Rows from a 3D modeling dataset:
● ● ●
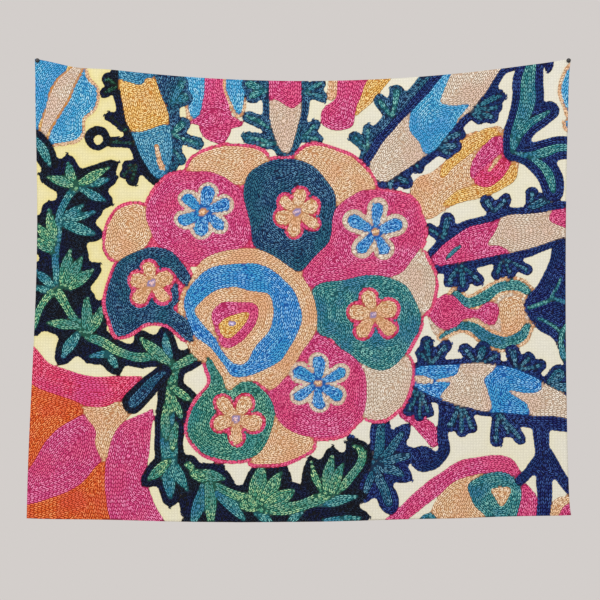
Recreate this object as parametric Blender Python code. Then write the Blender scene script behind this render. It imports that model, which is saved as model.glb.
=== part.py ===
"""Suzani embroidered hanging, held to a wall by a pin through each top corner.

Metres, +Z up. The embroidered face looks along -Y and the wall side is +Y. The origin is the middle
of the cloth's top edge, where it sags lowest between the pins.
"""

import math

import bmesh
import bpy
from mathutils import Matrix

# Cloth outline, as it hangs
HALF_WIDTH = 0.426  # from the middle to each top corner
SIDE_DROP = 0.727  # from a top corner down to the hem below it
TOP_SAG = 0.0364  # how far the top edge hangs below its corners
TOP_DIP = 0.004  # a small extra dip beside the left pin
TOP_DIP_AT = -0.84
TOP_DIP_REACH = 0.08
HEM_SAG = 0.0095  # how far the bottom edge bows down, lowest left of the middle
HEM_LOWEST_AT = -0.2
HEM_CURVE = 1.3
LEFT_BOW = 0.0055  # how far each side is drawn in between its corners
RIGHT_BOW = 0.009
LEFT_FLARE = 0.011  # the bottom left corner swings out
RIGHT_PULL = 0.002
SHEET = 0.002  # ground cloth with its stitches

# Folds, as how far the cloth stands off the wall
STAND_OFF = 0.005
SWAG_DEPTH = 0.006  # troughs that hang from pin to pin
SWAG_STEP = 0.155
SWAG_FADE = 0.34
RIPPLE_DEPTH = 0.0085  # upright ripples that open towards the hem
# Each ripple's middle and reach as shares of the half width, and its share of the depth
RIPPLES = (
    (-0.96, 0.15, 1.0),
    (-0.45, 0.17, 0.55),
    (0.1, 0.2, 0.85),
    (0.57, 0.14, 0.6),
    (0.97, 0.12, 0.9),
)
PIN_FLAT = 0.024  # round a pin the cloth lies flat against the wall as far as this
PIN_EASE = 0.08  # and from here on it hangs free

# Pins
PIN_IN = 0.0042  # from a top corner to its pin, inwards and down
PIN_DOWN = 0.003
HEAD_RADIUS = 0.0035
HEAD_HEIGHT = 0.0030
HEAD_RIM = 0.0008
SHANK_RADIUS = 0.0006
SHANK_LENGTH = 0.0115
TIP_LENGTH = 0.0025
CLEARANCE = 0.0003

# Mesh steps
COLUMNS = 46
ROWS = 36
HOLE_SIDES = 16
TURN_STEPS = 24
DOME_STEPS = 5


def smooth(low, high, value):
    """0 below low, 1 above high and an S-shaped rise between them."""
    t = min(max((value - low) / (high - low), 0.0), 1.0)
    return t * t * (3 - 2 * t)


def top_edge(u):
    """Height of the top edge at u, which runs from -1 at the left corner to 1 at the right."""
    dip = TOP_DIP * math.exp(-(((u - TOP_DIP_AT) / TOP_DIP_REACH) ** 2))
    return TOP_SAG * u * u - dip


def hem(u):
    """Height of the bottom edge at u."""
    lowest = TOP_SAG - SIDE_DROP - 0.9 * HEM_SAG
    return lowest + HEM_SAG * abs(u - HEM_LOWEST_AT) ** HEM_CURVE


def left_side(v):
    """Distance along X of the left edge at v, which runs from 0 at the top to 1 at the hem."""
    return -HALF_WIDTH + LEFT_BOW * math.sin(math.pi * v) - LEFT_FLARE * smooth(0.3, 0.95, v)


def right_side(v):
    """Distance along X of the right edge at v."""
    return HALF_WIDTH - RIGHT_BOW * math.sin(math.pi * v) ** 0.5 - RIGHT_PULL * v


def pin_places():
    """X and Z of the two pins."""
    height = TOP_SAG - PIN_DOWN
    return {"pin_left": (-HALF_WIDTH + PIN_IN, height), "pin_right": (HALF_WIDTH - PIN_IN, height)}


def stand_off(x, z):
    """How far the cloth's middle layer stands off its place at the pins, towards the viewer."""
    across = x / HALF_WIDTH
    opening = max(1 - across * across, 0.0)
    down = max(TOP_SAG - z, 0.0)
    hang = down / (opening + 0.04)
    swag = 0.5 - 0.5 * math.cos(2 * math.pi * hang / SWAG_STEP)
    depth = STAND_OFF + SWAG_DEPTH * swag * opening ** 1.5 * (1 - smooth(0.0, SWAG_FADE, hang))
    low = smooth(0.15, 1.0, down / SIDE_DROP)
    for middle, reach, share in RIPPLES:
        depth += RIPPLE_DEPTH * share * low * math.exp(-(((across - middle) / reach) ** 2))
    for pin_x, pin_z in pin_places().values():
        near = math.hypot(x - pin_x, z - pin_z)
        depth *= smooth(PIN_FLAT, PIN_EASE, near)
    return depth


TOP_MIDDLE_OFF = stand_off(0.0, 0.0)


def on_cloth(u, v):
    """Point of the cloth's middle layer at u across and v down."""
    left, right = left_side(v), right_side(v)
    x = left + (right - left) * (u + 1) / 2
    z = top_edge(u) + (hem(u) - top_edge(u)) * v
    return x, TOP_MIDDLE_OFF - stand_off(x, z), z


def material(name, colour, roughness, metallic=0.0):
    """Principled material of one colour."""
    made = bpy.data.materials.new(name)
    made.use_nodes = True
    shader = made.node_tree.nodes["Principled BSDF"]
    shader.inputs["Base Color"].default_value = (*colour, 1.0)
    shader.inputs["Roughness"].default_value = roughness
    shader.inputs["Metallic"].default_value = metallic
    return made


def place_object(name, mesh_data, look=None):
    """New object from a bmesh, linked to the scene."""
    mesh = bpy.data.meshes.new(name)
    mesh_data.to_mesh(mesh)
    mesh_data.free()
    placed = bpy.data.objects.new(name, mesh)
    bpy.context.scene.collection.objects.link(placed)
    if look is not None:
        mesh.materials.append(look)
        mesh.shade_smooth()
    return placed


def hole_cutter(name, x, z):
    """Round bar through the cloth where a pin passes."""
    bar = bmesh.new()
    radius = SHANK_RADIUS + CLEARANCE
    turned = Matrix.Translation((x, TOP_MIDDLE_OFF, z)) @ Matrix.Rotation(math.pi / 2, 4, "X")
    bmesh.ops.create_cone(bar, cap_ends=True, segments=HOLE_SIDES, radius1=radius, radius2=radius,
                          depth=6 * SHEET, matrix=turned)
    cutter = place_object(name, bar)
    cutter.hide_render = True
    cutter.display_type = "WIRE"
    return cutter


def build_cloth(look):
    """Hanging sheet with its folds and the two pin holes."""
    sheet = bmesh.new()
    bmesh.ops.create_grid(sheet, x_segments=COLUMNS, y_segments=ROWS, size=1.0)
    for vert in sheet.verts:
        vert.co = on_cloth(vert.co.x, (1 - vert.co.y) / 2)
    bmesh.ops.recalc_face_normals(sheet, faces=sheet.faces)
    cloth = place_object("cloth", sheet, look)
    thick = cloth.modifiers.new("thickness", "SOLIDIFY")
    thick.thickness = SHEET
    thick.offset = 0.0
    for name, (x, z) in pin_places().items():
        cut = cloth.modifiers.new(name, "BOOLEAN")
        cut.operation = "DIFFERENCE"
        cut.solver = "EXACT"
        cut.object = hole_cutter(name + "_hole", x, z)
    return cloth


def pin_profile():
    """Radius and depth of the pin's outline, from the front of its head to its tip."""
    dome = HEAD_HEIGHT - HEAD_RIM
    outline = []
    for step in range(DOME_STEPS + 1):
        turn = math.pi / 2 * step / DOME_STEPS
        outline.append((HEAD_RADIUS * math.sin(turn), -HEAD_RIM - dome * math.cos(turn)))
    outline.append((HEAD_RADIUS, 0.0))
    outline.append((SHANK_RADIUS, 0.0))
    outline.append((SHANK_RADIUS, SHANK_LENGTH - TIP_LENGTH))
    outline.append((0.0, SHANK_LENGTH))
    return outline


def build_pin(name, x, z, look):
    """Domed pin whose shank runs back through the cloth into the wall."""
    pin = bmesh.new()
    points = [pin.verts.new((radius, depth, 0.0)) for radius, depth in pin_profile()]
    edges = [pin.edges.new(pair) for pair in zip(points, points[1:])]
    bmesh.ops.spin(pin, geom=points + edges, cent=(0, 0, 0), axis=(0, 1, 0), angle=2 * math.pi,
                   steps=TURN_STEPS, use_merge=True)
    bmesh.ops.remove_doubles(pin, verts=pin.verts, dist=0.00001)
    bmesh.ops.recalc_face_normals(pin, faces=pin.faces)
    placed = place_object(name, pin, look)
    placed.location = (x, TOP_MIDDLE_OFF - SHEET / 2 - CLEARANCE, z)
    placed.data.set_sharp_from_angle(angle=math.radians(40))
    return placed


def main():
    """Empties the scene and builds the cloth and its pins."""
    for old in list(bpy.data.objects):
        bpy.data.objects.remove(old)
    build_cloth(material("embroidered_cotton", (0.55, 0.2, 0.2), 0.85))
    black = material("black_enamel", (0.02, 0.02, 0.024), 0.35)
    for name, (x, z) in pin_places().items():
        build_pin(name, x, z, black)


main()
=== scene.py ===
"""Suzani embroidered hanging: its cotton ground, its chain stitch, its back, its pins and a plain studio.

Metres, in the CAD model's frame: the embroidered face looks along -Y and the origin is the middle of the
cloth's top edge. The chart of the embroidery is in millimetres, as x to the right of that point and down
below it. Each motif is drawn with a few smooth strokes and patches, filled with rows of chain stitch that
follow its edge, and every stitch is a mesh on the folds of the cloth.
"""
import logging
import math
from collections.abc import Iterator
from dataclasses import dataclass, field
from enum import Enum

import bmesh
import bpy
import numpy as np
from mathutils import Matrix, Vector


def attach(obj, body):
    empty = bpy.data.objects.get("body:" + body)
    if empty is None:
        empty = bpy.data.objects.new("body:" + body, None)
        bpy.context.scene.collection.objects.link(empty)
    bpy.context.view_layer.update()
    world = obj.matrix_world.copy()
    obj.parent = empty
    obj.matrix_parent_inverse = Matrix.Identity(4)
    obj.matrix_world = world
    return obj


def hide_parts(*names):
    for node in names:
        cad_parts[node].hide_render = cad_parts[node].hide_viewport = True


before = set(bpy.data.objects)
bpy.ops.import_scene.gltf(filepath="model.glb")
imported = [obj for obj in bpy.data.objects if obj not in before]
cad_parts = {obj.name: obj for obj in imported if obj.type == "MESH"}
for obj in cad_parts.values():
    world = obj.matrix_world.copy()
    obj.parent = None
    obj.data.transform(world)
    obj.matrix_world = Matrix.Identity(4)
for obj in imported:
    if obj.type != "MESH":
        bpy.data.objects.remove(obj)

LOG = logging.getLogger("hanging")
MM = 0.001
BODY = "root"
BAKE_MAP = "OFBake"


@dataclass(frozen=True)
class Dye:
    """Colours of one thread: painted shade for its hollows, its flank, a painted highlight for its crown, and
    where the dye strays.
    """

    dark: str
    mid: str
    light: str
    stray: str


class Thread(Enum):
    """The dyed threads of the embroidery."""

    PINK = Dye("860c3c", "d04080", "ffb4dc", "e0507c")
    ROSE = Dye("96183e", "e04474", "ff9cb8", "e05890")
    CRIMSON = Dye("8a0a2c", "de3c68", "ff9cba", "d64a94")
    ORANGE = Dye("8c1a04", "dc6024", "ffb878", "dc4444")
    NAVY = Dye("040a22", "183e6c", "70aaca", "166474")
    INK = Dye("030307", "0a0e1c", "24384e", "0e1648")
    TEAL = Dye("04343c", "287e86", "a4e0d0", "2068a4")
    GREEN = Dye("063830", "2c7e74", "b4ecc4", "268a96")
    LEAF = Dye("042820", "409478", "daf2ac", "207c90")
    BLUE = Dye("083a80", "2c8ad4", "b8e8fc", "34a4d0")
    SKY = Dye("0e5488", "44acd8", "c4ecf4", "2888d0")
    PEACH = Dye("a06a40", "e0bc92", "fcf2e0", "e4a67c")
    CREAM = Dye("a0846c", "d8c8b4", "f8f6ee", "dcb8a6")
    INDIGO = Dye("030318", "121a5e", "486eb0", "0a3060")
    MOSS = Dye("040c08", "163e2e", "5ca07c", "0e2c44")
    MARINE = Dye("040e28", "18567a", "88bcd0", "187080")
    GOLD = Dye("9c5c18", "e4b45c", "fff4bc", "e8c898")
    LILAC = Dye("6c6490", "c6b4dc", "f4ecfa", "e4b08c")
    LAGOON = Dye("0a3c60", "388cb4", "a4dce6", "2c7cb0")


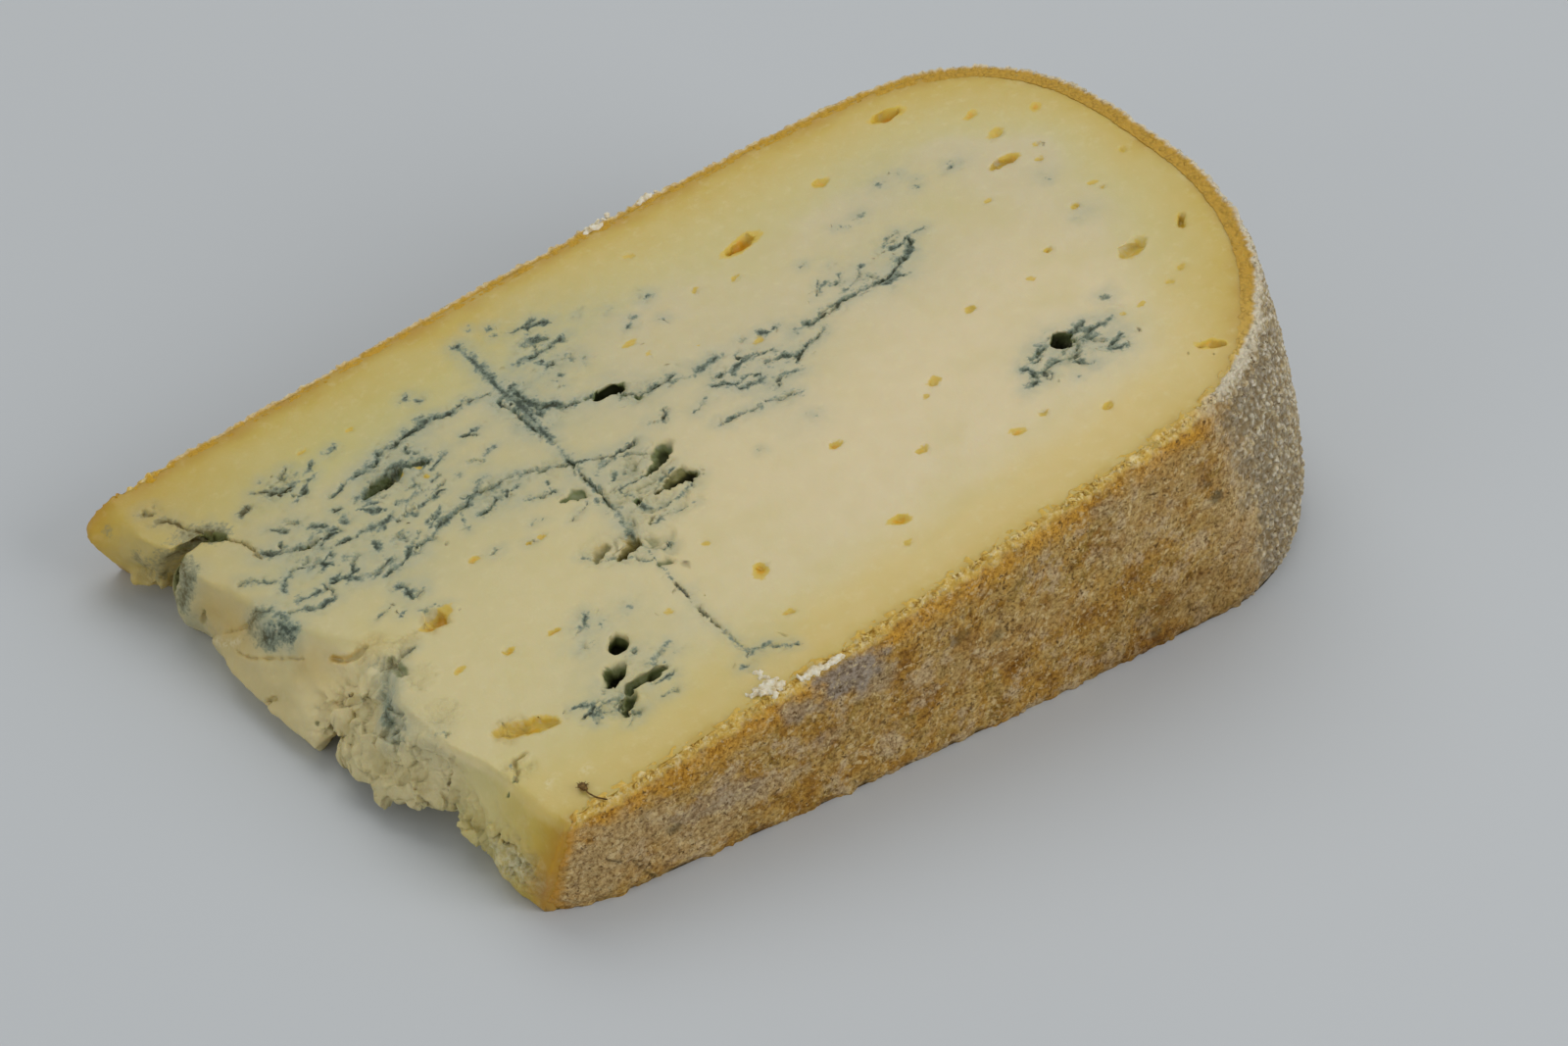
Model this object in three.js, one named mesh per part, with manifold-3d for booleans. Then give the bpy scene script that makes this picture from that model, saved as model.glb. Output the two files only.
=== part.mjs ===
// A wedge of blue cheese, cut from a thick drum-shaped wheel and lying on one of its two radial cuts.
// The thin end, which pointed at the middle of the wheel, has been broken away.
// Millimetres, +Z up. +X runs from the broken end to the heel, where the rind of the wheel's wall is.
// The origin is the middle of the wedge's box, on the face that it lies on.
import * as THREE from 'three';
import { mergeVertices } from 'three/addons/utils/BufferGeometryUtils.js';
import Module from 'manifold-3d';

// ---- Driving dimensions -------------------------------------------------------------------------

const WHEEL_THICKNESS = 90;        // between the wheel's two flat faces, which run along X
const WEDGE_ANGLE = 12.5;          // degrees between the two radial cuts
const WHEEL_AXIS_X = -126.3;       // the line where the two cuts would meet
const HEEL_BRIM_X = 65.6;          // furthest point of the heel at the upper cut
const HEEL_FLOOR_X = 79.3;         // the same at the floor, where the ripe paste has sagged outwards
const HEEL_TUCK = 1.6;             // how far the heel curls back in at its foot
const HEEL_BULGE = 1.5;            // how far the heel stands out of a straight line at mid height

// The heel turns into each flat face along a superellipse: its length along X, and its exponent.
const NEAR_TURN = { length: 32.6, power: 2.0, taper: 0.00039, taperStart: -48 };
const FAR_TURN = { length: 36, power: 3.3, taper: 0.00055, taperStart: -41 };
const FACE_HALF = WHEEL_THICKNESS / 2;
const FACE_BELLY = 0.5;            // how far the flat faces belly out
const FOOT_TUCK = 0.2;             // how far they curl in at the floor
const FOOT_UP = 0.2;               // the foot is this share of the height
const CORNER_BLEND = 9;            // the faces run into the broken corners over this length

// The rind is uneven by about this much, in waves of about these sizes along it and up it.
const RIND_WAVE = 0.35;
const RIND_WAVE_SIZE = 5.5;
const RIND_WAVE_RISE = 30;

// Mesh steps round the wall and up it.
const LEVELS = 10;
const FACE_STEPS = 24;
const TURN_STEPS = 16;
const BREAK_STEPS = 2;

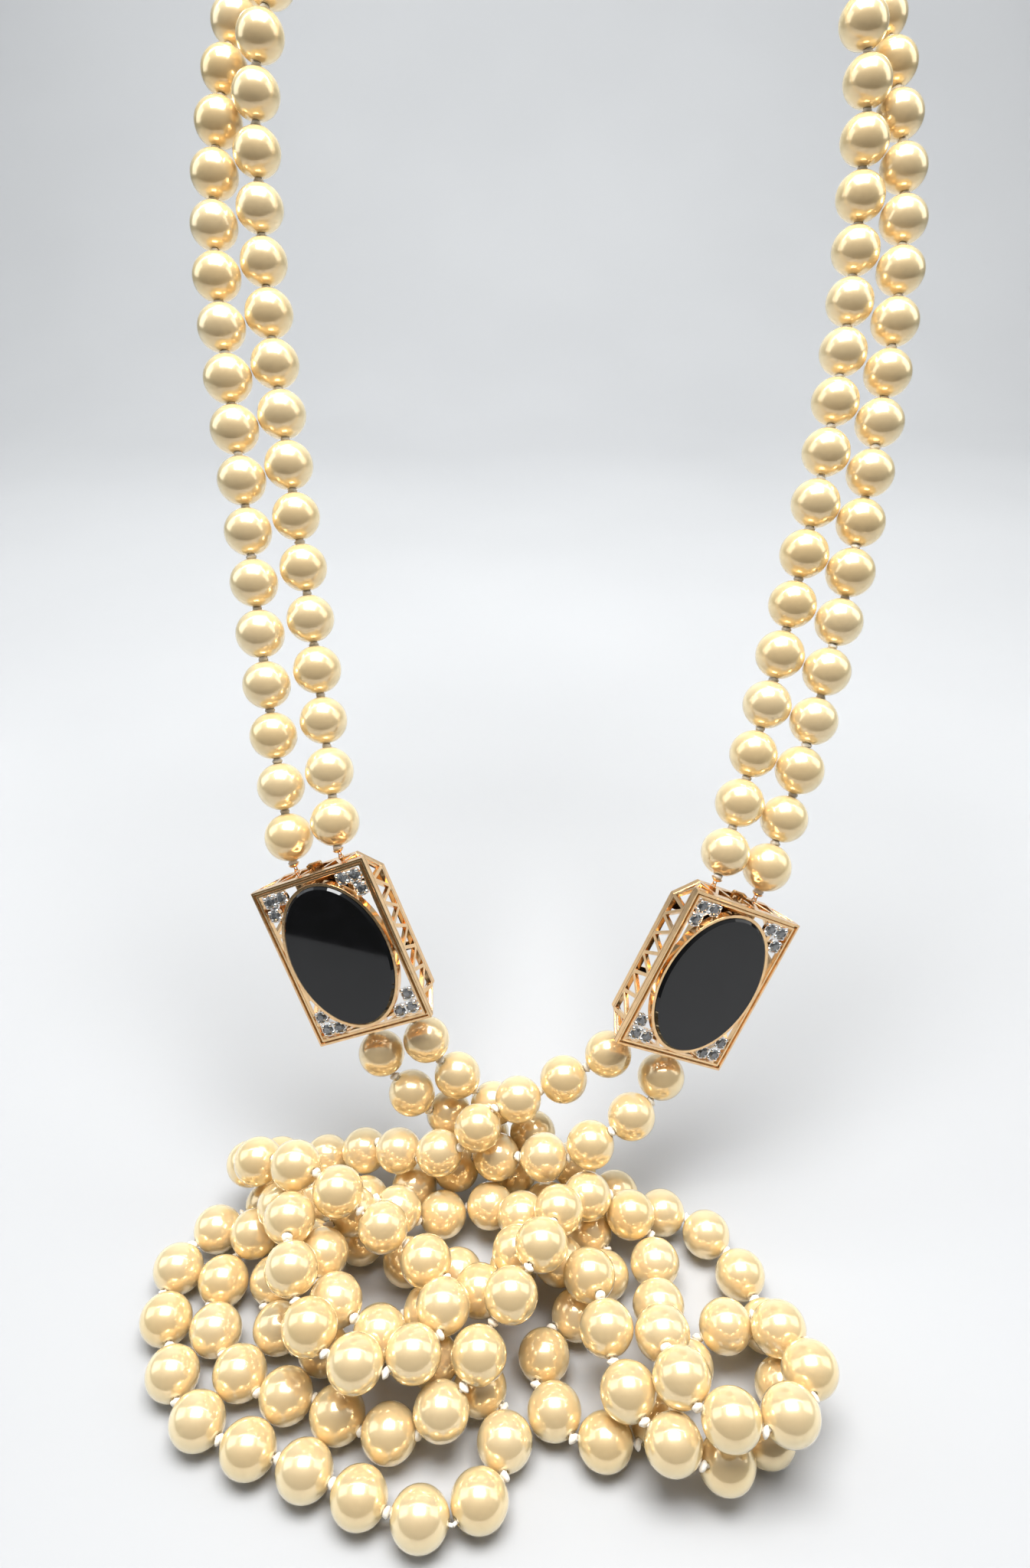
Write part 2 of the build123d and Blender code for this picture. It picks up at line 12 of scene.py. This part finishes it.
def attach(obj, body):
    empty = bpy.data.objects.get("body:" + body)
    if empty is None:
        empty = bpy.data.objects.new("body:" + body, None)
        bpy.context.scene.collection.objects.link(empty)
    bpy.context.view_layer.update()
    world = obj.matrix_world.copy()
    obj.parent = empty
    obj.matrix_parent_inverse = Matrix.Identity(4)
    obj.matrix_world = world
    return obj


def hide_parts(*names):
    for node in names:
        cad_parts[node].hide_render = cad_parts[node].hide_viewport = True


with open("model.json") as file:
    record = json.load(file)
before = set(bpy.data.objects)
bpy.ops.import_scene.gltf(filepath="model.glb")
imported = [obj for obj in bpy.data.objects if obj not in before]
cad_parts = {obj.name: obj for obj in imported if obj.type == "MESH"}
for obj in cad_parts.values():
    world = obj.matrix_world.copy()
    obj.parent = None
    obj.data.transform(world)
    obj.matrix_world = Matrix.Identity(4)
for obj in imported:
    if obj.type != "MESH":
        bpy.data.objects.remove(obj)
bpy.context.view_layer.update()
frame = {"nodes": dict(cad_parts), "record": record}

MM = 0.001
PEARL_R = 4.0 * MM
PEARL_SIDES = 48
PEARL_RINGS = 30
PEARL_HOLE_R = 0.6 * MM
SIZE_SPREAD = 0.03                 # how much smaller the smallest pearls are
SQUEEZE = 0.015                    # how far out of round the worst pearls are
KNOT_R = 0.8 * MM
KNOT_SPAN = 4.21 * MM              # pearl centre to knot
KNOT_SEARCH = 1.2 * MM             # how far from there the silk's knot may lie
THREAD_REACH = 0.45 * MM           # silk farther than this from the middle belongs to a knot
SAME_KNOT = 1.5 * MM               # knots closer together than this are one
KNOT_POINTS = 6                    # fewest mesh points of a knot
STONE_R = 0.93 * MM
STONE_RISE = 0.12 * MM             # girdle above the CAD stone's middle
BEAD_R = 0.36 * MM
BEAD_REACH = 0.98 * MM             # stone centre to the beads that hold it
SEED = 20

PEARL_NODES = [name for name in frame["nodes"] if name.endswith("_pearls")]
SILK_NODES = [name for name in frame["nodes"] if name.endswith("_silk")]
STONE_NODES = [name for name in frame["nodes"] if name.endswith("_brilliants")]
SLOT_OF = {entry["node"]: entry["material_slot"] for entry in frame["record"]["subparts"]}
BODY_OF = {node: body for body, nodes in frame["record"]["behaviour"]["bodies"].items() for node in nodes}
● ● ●
| EXERCISE DETAILS |
Print exactly, and only, the lines beginning at the top of the listing and ending at the line with "DOME_STEPS = 5".

| TASK SOLUTION |
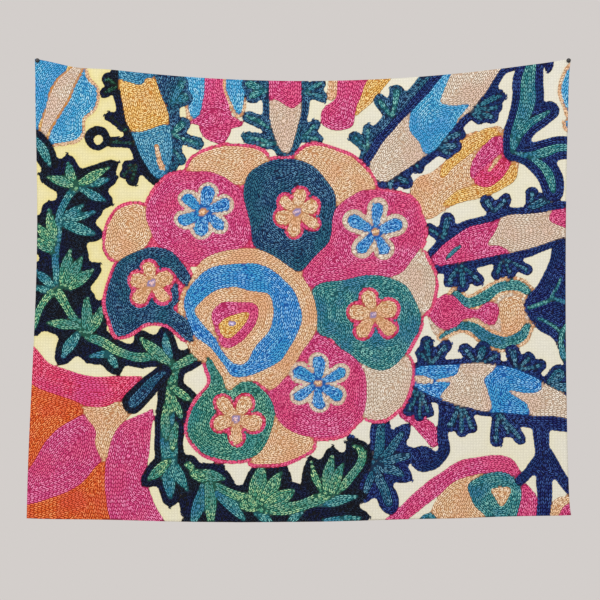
Recreate this object as parametric Blender Python code. Then write the Blender scene script behind this render. It imports that model, which is saved as model.glb.
=== part.py ===
"""Suzani embroidered hanging, held to a wall by a pin through each top corner.

Metres, +Z up. The embroidered face looks along -Y and the wall side is +Y. The origin is the middle
of the cloth's top edge, where it sags lowest between the pins.
"""

import math

import bmesh
import bpy
from mathutils import Matrix

# Cloth outline, as it hangs
HALF_WIDTH = 0.426  # from the middle to each top corner
SIDE_DROP = 0.727  # from a top corner down to the hem below it
TOP_SAG = 0.0364  # how far the top edge hangs below its corners
TOP_DIP = 0.004  # a small extra dip beside the left pin
TOP_DIP_AT = -0.84
TOP_DIP_REACH = 0.08
HEM_SAG = 0.0095  # how far the bottom edge bows down, lowest left of the middle
HEM_LOWEST_AT = -0.2
HEM_CURVE = 1.3
LEFT_BOW = 0.0055  # how far each side is drawn in between its corners
RIGHT_BOW = 0.009
LEFT_FLARE = 0.011  # the bottom left corner swings out
RIGHT_PULL = 0.002
SHEET = 0.002  # ground cloth with its stitches

# Folds, as how far the cloth stands off the wall
STAND_OFF = 0.005
SWAG_DEPTH = 0.006  # troughs that hang from pin to pin
SWAG_STEP = 0.155
SWAG_FADE = 0.34
RIPPLE_DEPTH = 0.0085  # upright ripples that open towards the hem
# Each ripple's middle and reach as shares of the half width, and its share of the depth
RIPPLES = (
    (-0.96, 0.15, 1.0),
    (-0.45, 0.17, 0.55),
    (0.1, 0.2, 0.85),
    (0.57, 0.14, 0.6),
    (0.97, 0.12, 0.9),
)
PIN_FLAT = 0.024  # round a pin the cloth lies flat against the wall as far as this
PIN_EASE = 0.08  # and from here on it hangs free

# Pins
PIN_IN = 0.0042  # from a top corner to its pin, inwards and down
PIN_DOWN = 0.003
HEAD_RADIUS = 0.0035
HEAD_HEIGHT = 0.0030
HEAD_RIM = 0.0008
SHANK_RADIUS = 0.0006
SHANK_LENGTH = 0.0115
TIP_LENGTH = 0.0025
CLEARANCE = 0.0003

# Mesh steps
COLUMNS = 46
ROWS = 36
HOLE_SIDES = 16
TURN_STEPS = 24
DOME_STEPS = 5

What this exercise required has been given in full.